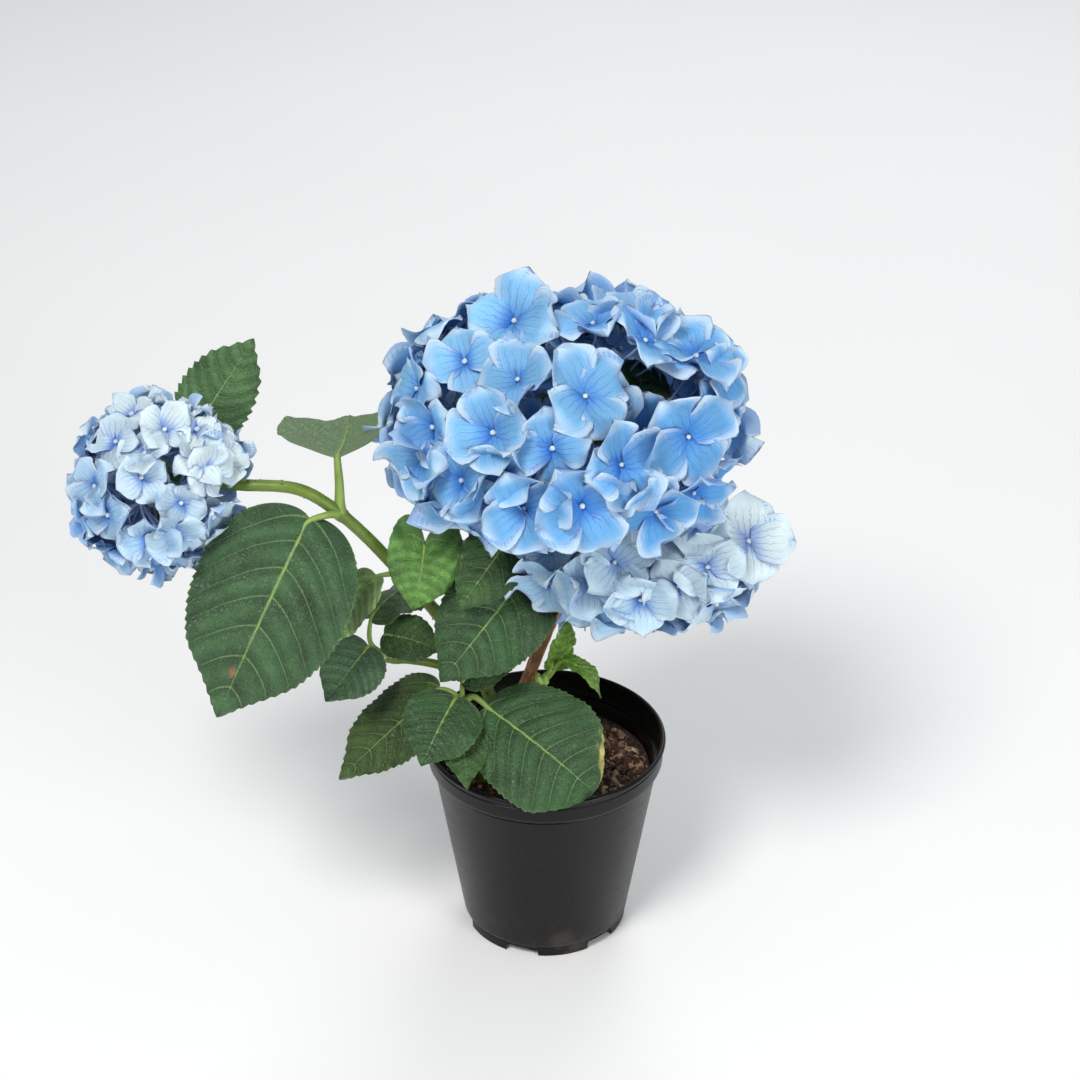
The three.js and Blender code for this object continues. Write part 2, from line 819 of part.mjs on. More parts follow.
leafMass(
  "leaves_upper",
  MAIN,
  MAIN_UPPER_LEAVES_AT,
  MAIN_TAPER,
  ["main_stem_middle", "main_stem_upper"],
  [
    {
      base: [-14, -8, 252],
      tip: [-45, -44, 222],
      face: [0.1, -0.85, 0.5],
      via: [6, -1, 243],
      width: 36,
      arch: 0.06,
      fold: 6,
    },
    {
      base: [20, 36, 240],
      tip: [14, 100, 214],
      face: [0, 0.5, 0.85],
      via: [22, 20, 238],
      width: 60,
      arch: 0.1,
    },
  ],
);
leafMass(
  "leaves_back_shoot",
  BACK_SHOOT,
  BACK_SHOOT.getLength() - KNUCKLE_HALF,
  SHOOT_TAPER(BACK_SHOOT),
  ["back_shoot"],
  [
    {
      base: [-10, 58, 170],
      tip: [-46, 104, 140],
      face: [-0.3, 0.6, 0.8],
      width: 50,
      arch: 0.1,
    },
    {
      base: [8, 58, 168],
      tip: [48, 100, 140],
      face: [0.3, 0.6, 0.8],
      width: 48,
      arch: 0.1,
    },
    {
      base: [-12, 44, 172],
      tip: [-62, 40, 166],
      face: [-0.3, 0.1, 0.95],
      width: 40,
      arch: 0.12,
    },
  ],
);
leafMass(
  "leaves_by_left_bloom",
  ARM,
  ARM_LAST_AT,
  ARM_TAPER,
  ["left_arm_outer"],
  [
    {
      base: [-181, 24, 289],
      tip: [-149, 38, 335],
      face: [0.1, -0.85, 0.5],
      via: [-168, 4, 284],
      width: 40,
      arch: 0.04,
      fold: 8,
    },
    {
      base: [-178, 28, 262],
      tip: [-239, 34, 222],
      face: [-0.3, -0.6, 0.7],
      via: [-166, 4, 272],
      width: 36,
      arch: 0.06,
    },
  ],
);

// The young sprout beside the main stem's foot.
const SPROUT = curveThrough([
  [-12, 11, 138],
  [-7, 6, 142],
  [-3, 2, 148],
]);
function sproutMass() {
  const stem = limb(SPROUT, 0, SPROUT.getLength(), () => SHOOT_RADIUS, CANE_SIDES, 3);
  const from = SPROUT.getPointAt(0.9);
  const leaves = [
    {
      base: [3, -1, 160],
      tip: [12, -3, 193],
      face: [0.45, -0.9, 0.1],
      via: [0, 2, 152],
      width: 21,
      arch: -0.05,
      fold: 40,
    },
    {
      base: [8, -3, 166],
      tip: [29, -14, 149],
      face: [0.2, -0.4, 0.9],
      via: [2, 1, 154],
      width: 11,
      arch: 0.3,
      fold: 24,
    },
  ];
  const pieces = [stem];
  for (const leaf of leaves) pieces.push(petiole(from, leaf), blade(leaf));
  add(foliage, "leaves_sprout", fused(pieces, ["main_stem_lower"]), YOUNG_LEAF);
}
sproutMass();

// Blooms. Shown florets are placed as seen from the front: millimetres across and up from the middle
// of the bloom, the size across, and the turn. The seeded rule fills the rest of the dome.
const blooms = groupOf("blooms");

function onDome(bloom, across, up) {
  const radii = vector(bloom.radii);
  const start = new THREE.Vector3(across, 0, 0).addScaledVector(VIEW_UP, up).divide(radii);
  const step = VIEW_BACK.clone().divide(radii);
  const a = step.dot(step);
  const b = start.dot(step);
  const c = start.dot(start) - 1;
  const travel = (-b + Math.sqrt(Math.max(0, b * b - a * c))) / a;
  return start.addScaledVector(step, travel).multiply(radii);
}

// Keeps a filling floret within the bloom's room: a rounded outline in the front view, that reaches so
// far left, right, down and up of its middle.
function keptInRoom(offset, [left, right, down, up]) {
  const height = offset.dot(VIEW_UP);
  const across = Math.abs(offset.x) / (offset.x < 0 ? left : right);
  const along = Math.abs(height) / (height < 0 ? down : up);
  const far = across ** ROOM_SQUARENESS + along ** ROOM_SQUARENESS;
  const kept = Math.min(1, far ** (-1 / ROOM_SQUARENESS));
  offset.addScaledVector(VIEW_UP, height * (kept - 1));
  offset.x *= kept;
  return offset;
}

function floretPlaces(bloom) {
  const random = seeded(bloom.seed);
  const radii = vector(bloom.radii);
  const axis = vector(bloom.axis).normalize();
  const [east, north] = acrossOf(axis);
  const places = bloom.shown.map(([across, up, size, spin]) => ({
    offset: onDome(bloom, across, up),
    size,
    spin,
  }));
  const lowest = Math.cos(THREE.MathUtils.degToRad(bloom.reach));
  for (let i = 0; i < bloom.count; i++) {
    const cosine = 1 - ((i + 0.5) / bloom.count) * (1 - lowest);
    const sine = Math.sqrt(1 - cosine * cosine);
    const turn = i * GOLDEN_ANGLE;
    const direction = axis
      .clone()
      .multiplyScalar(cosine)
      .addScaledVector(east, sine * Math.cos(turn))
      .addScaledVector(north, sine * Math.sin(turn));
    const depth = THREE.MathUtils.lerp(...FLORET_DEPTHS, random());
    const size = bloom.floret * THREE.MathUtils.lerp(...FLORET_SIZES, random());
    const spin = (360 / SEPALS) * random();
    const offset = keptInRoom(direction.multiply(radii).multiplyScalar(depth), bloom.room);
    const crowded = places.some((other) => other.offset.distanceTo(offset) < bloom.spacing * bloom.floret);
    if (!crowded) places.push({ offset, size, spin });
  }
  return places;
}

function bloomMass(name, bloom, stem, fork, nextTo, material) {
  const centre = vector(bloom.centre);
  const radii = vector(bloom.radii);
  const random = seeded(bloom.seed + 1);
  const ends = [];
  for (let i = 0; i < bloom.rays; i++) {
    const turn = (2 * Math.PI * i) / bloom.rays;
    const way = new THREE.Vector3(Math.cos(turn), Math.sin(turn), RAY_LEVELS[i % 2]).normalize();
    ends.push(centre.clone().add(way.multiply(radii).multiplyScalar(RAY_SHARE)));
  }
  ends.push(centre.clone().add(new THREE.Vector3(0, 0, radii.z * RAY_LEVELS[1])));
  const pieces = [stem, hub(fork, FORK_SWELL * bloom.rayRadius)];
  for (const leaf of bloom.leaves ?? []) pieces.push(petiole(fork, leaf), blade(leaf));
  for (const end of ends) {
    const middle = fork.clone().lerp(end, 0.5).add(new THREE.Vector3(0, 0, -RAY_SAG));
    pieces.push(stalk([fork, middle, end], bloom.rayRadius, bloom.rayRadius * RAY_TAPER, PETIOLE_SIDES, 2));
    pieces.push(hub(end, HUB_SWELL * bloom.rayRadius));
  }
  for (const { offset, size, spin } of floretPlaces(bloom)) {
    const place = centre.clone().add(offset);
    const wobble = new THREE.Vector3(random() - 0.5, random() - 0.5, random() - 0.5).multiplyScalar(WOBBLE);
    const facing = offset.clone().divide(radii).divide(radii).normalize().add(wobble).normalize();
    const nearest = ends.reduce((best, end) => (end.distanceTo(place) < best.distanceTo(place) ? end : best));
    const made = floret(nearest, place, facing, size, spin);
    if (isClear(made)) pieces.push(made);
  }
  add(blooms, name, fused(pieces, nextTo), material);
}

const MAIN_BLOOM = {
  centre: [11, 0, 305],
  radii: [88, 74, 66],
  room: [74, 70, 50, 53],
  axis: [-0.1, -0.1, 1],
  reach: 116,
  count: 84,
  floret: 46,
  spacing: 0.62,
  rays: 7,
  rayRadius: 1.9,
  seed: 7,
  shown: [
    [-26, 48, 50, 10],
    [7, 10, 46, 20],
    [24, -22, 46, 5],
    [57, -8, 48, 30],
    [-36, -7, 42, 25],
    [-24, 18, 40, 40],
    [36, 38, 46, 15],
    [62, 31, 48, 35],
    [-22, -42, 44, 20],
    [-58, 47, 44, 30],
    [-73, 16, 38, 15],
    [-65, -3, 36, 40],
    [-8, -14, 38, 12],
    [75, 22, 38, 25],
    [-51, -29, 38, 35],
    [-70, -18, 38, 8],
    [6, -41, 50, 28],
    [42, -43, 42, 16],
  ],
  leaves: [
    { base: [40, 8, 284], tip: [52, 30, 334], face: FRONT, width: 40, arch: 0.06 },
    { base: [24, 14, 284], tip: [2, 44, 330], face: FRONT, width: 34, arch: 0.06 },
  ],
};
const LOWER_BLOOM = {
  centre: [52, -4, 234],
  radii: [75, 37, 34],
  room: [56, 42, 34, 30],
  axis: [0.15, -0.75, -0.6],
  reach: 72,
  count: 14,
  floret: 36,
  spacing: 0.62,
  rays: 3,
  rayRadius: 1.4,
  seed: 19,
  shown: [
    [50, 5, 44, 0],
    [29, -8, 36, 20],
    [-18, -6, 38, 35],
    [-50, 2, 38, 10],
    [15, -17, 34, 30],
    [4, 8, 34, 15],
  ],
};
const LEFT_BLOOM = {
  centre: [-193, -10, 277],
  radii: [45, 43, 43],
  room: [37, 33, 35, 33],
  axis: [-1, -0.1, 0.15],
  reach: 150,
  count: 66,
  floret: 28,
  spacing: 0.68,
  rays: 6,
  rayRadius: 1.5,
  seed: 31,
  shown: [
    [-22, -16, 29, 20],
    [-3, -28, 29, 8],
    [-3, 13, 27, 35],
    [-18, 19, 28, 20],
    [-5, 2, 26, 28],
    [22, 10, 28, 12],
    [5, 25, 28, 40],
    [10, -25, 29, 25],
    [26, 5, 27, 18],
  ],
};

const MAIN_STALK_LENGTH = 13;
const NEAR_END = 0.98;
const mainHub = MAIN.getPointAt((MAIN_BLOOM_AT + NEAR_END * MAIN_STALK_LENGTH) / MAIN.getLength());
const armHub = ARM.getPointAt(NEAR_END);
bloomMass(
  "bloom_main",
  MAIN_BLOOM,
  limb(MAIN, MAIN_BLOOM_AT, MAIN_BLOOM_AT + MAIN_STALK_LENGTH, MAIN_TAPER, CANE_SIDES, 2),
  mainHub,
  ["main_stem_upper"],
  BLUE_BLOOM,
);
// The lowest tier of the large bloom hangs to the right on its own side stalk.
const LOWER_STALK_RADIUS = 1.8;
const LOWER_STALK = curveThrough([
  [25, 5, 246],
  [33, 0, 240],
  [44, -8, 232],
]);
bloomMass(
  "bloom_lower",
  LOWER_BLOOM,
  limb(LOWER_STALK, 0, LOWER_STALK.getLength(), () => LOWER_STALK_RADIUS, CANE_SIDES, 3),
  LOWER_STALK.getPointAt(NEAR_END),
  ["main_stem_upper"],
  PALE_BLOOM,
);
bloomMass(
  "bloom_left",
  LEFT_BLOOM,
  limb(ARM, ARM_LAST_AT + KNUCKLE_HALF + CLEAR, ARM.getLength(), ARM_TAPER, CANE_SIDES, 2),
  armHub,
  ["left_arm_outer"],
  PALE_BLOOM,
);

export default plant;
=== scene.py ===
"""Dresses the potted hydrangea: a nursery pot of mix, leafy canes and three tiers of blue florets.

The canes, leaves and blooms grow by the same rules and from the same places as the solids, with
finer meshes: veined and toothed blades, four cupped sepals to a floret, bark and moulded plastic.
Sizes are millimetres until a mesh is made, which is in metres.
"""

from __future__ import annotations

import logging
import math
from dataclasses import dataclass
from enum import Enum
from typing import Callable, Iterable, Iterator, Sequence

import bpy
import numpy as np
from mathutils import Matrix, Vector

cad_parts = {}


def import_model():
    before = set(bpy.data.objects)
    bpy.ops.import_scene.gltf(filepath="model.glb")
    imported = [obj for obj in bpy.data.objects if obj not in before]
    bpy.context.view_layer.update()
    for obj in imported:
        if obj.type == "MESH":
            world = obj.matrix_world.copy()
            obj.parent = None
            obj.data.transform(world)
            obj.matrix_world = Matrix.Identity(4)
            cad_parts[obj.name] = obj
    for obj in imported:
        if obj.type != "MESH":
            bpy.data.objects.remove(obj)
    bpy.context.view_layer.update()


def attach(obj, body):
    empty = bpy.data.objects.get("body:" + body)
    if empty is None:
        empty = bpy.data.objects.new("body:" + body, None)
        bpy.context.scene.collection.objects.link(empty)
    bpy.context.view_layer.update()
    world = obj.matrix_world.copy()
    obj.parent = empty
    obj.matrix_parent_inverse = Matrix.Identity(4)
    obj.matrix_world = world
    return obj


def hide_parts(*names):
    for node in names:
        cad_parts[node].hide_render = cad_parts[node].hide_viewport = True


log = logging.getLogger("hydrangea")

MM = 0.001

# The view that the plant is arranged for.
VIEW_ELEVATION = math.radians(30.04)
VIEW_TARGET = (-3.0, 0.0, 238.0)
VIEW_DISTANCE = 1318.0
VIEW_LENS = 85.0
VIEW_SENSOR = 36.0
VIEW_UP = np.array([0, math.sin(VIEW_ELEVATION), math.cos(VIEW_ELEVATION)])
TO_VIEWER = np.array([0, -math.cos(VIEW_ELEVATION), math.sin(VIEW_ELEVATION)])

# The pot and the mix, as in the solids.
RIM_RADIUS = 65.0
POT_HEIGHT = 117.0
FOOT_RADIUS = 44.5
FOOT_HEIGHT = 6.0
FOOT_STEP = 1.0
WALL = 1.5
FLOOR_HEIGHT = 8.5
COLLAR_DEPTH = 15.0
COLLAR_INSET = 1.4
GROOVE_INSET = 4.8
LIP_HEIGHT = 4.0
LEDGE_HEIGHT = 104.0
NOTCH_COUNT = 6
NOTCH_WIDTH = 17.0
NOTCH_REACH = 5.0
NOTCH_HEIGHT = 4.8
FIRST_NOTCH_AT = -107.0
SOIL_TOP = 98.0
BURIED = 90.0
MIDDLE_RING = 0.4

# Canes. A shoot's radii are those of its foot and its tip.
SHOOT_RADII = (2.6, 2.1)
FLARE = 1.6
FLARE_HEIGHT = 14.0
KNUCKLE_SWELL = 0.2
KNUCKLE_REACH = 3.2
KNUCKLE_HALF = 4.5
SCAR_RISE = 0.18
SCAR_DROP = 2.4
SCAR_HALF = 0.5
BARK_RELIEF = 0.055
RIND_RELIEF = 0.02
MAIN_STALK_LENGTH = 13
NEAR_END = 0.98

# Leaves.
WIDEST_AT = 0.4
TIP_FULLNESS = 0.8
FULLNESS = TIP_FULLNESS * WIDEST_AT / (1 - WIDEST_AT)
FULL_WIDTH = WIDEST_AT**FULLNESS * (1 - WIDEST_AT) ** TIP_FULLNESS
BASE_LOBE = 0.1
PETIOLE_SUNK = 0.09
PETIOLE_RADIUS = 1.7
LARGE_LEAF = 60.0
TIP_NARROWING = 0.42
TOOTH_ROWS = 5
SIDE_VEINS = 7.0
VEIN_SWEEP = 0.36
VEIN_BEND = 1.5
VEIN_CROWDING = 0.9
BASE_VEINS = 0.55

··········

Write out, from the lines above, only those from the line with "const MAIN_STALK_LENGTH = 13;" to the line with "obj.matrix_world = Matrix.Identity(4)", exactly as given, including the first and the last.

const MAIN_STALK_LENGTH = 13;
const NEAR_END = 0.98;
const mainHub = MAIN.getPointAt((MAIN_BLOOM_AT + NEAR_END * MAIN_STALK_LENGTH) / MAIN.getLength());
const armHub = ARM.getPointAt(NEAR_END);
bloomMass(
  "bloom_main",
  MAIN_BLOOM,
  limb(MAIN, MAIN_BLOOM_AT, MAIN_BLOOM_AT + MAIN_STALK_LENGTH, MAIN_TAPER, CANE_SIDES, 2),
  mainHub,
  ["main_stem_upper"],
  BLUE_BLOOM,
);
// The lowest tier of the large bloom hangs to the right on its own side stalk.
const LOWER_STALK_RADIUS = 1.8;
const LOWER_STALK = curveThrough([
  [25, 5, 246],
  [33, 0, 240],
  [44, -8, 232],
]);
bloomMass(
  "bloom_lower",
  LOWER_BLOOM,
  limb(LOWER_STALK, 0, LOWER_STALK.getLength(), () => LOWER_STALK_RADIUS, CANE_SIDES, 3),
  LOWER_STALK.getPointAt(NEAR_END),
  ["main_stem_upper"],
  PALE_BLOOM,
);
bloomMass(
  "bloom_left",
  LEFT_BLOOM,
  limb(ARM, ARM_LAST_AT + KNUCKLE_HALF + CLEAR, ARM.getLength(), ARM_TAPER, CANE_SIDES, 2),
  armHub,
  ["left_arm_outer"],
  PALE_BLOOM,
);

export default plant;
=== scene.py ===
"""Dresses the potted hydrangea: a nursery pot of mix, leafy canes and three tiers of blue florets.

The canes, leaves and blooms grow by the same rules and from the same places as the solids, with
finer meshes: veined and toothed blades, four cupped sepals to a floret, bark and moulded plastic.
Sizes are millimetres until a mesh is made, which is in metres.
"""

from __future__ import annotations

import logging
import math
from dataclasses import dataclass
from enum import Enum
from typing import Callable, Iterable, Iterator, Sequence

import bpy
import numpy as np
from mathutils import Matrix, Vector

cad_parts = {}


def import_model():
    before = set(bpy.data.objects)
    bpy.ops.import_scene.gltf(filepath="model.glb")
    imported = [obj for obj in bpy.data.objects if obj not in before]
    bpy.context.view_layer.update()
    for obj in imported:
        if obj.type == "MESH":
            world = obj.matrix_world.copy()
            obj.parent = None
            obj.data.transform(world)
            obj.matrix_world = Matrix.Identity(4)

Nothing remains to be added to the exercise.